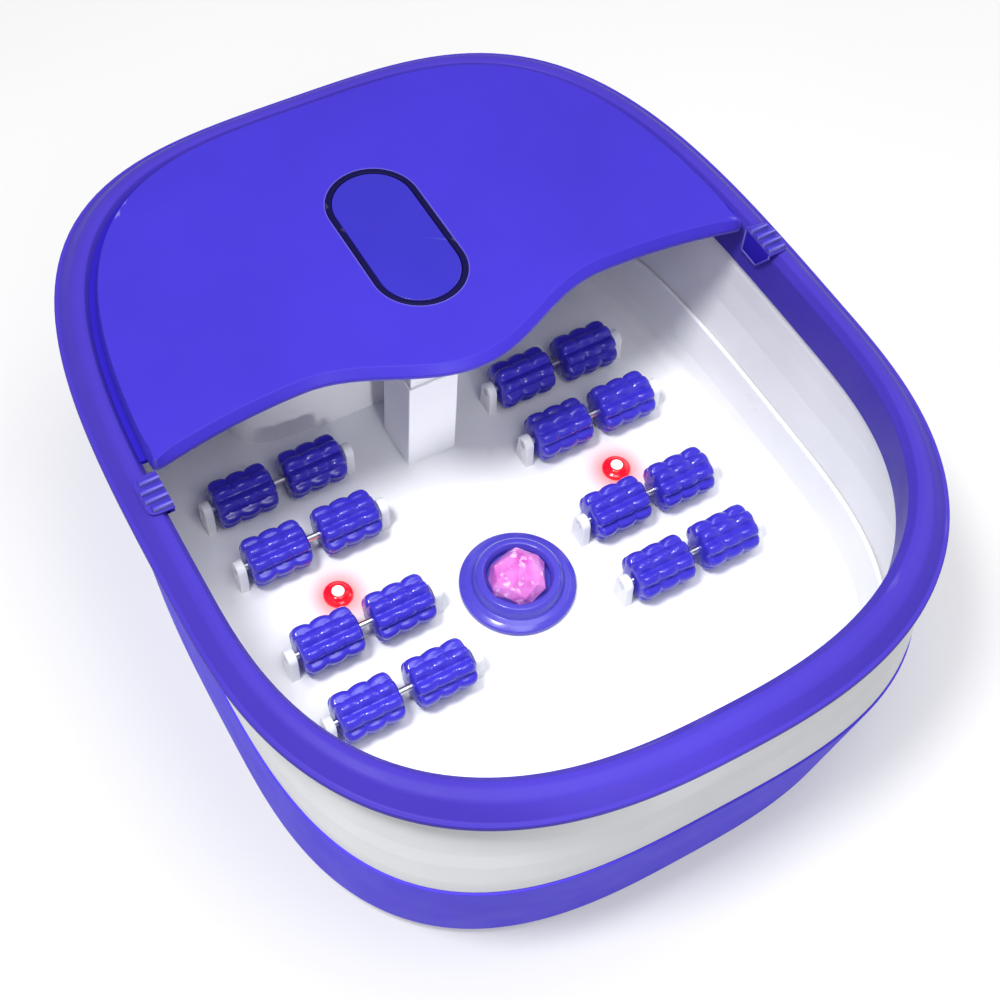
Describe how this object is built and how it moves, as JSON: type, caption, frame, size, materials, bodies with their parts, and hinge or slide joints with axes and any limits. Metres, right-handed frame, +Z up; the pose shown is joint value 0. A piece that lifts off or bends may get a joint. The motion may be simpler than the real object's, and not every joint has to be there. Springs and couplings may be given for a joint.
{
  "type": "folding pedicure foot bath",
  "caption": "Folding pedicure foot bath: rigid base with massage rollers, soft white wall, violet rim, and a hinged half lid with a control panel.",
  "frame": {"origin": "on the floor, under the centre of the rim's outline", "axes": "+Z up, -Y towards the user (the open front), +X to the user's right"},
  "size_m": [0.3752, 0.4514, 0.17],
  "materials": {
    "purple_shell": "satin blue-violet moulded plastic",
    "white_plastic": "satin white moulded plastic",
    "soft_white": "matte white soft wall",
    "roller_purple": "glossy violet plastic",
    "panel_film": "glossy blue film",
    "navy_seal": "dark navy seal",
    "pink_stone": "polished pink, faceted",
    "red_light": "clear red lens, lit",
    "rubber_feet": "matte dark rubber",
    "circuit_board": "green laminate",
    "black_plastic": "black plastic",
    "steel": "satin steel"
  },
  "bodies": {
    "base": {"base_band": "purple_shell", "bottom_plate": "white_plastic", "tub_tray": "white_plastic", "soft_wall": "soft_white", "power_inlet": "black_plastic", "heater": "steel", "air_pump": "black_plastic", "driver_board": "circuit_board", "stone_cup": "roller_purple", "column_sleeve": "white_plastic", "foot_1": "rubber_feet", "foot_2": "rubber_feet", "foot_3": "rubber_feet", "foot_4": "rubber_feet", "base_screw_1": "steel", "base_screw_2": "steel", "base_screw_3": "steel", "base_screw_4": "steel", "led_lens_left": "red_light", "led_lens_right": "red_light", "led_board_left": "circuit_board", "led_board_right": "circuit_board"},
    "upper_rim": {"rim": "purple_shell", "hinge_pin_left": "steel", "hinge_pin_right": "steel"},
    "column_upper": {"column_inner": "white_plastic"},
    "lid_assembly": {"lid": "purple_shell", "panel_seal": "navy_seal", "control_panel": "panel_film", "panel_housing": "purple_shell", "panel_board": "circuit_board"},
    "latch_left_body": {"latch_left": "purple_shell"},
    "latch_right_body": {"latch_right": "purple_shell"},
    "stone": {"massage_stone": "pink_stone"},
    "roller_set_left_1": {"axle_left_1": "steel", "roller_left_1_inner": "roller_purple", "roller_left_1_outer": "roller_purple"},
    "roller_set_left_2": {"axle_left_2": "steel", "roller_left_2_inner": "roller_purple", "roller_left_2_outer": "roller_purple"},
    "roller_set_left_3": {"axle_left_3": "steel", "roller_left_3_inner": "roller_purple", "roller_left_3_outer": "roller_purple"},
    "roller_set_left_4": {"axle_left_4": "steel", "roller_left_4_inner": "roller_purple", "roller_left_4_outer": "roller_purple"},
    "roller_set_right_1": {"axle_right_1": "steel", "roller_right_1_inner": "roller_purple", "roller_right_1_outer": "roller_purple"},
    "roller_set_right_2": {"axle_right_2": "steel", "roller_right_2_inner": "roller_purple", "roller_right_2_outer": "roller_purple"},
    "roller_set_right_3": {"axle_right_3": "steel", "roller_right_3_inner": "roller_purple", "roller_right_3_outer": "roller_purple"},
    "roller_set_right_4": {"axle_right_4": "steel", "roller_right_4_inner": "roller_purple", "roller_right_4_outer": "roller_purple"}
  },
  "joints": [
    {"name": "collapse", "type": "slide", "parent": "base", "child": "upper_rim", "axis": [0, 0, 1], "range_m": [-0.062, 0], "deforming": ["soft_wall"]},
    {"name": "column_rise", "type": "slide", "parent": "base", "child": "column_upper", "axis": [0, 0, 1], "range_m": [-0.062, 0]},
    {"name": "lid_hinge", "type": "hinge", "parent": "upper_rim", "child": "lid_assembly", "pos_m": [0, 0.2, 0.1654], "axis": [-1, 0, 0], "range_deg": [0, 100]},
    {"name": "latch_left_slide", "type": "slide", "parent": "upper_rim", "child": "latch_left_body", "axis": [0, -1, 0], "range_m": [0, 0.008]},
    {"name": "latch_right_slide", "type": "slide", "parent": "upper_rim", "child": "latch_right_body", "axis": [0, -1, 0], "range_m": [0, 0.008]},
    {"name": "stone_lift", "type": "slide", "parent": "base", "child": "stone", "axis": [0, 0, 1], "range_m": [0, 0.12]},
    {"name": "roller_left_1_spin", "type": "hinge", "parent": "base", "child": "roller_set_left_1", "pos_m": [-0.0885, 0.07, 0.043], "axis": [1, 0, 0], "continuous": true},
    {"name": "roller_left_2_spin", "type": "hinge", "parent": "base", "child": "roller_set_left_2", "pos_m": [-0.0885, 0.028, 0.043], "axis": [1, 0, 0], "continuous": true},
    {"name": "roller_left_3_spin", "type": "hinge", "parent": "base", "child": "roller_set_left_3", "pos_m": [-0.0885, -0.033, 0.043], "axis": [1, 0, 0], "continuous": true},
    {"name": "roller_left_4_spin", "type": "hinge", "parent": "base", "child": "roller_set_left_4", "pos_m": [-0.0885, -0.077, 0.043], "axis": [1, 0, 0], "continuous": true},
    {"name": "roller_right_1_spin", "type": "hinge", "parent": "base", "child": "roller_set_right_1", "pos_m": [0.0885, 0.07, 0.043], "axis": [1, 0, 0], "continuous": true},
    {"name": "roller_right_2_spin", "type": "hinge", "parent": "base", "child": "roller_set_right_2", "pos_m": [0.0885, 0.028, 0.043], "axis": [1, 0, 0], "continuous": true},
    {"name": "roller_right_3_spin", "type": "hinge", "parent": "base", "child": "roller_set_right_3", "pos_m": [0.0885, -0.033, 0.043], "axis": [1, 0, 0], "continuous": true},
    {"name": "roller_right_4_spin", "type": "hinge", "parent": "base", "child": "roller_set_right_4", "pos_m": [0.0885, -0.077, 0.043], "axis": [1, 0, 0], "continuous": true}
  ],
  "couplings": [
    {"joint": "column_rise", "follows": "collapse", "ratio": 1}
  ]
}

########

= Exercise aim =
Make an exact copy of the listing, including every line.

= The answer =
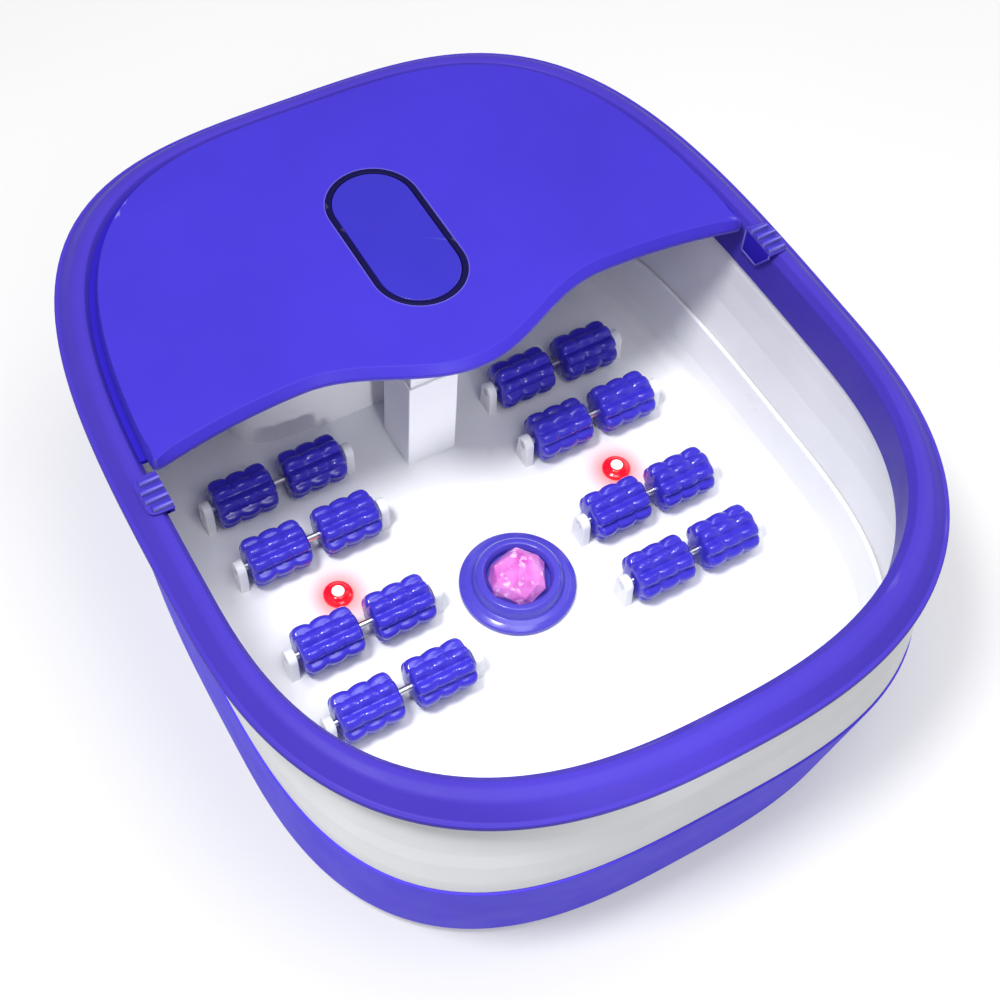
Describe how this object is built and how it moves, as JSON: type, caption, frame, size, materials, bodies with their parts, and hinge or slide joints with axes and any limits. Metres, right-handed frame, +Z up; the pose shown is joint value 0. A piece that lifts off or bends may get a joint. The motion may be simpler than the real object's, and not every joint has to be there. Springs and couplings may be given for a joint.
{
  "type": "folding pedicure foot bath",
  "caption": "Folding pedicure foot bath: rigid base with massage rollers, soft white wall, violet rim, and a hinged half lid with a control panel.",
  "frame": {"origin": "on the floor, under the centre of the rim's outline", "axes": "+Z up, -Y towards the user (the open front), +X to the user's right"},
  "size_m": [0.3752, 0.4514, 0.17],
  "materials": {
    "purple_shell": "satin blue-violet moulded plastic",
    "white_plastic": "satin white moulded plastic",
    "soft_white": "matte white soft wall",
    "roller_purple": "glossy violet plastic",
    "panel_film": "glossy blue film",
    "navy_seal": "dark navy seal",
    "pink_stone": "polished pink, faceted",
    "red_light": "clear red lens, lit",
    "rubber_feet": "matte dark rubber",
    "circuit_board": "green laminate",
    "black_plastic": "black plastic",
    "steel": "satin steel"
  },
  "bodies": {
    "base": {"base_band": "purple_shell", "bottom_plate": "white_plastic", "tub_tray": "white_plastic", "soft_wall": "soft_white", "power_inlet": "black_plastic", "heater": "steel", "air_pump": "black_plastic", "driver_board": "circuit_board", "stone_cup": "roller_purple", "column_sleeve": "white_plastic", "foot_1": "rubber_feet", "foot_2": "rubber_feet", "foot_3": "rubber_feet", "foot_4": "rubber_feet", "base_screw_1": "steel", "base_screw_2": "steel", "base_screw_3": "steel", "base_screw_4": "steel", "led_lens_left": "red_light", "led_lens_right": "red_light", "led_board_left": "circuit_board", "led_board_right": "circuit_board"},
    "upper_rim": {"rim": "purple_shell", "hinge_pin_left": "steel", "hinge_pin_right": "steel"},
    "column_upper": {"column_inner": "white_plastic"},
    "lid_assembly": {"lid": "purple_shell", "panel_seal": "navy_seal", "control_panel": "panel_film", "panel_housing": "purple_shell", "panel_board": "circuit_board"},
    "latch_left_body": {"latch_left": "purple_shell"},
    "latch_right_body": {"latch_right": "purple_shell"},
    "stone": {"massage_stone": "pink_stone"},
    "roller_set_left_1": {"axle_left_1": "steel", "roller_left_1_inner": "roller_purple", "roller_left_1_outer": "roller_purple"},
    "roller_set_left_2": {"axle_left_2": "steel", "roller_left_2_inner": "roller_purple", "roller_left_2_outer": "roller_purple"},
    "roller_set_left_3": {"axle_left_3": "steel", "roller_left_3_inner": "roller_purple", "roller_left_3_outer": "roller_purple"},
    "roller_set_left_4": {"axle_left_4": "steel", "roller_left_4_inner": "roller_purple", "roller_left_4_outer": "roller_purple"},
    "roller_set_right_1": {"axle_right_1": "steel", "roller_right_1_inner": "roller_purple", "roller_right_1_outer": "roller_purple"},
    "roller_set_right_2": {"axle_right_2": "steel", "roller_right_2_inner": "roller_purple", "roller_right_2_outer": "roller_purple"},
    "roller_set_right_3": {"axle_right_3": "steel", "roller_right_3_inner": "roller_purple", "roller_right_3_outer": "roller_purple"},
    "roller_set_right_4": {"axle_right_4": "steel", "roller_right_4_inner": "roller_purple", "roller_right_4_outer": "roller_purple"}
  },
  "joints": [
    {"name": "collapse", "type": "slide", "parent": "base", "child": "upper_rim", "axis": [0, 0, 1], "range_m": [-0.062, 0], "deforming": ["soft_wall"]},
    {"name": "column_rise", "type": "slide", "parent": "base", "child": "column_upper", "axis": [0, 0, 1], "range_m": [-0.062, 0]},
    {"name": "lid_hinge", "type": "hinge", "parent": "upper_rim", "child": "lid_assembly", "pos_m": [0, 0.2, 0.1654], "axis": [-1, 0, 0], "range_deg": [0, 100]},
    {"name": "latch_left_slide", "type": "slide", "parent": "upper_rim", "child": "latch_left_body", "axis": [0, -1, 0], "range_m": [0, 0.008]},
    {"name": "latch_right_slide", "type": "slide", "parent": "upper_rim", "child": "latch_right_body", "axis": [0, -1, 0], "range_m": [0, 0.008]},
    {"name": "stone_lift", "type": "slide", "parent": "base", "child": "stone", "axis": [0, 0, 1], "range_m": [0, 0.12]},
    {"name": "roller_left_1_spin", "type": "hinge", "parent": "base", "child": "roller_set_left_1", "pos_m": [-0.0885, 0.07, 0.043], "axis": [1, 0, 0], "continuous": true},
    {"name": "roller_left_2_spin", "type": "hinge", "parent": "base", "child": "roller_set_left_2", "pos_m": [-0.0885, 0.028, 0.043], "axis": [1, 0, 0], "continuous": true},
    {"name": "roller_left_3_spin", "type": "hinge", "parent": "base", "child": "roller_set_left_3", "pos_m": [-0.0885, -0.033, 0.043], "axis": [1, 0, 0], "continuous": true},
    {"name": "roller_left_4_spin", "type": "hinge", "parent": "base", "child": "roller_set_left_4", "pos_m": [-0.0885, -0.077, 0.043], "axis": [1, 0, 0], "continuous": true},
    {"name": "roller_right_1_spin", "type": "hinge", "parent": "base", "child": "roller_set_right_1", "pos_m": [0.0885, 0.07, 0.043], "axis": [1, 0, 0], "continuous": true},
    {"name": "roller_right_2_spin", "type": "hinge", "parent": "base", "child": "roller_set_right_2", "pos_m": [0.0885, 0.028, 0.043], "axis": [1, 0, 0], "continuous": true},
    {"name": "roller_right_3_spin", "type": "hinge", "parent": "base", "child": "roller_set_right_3", "pos_m": [0.0885, -0.033, 0.043], "axis": [1, 0, 0], "continuous": true},
    {"name": "roller_right_4_spin", "type": "hinge", "parent": "base", "child": "roller_set_right_4", "pos_m": [0.0885, -0.077, 0.043], "axis": [1, 0, 0], "continuous": true}
  ],
  "couplings": [
    {"joint": "column_rise", "follows": "collapse", "ratio": 1}
  ]
}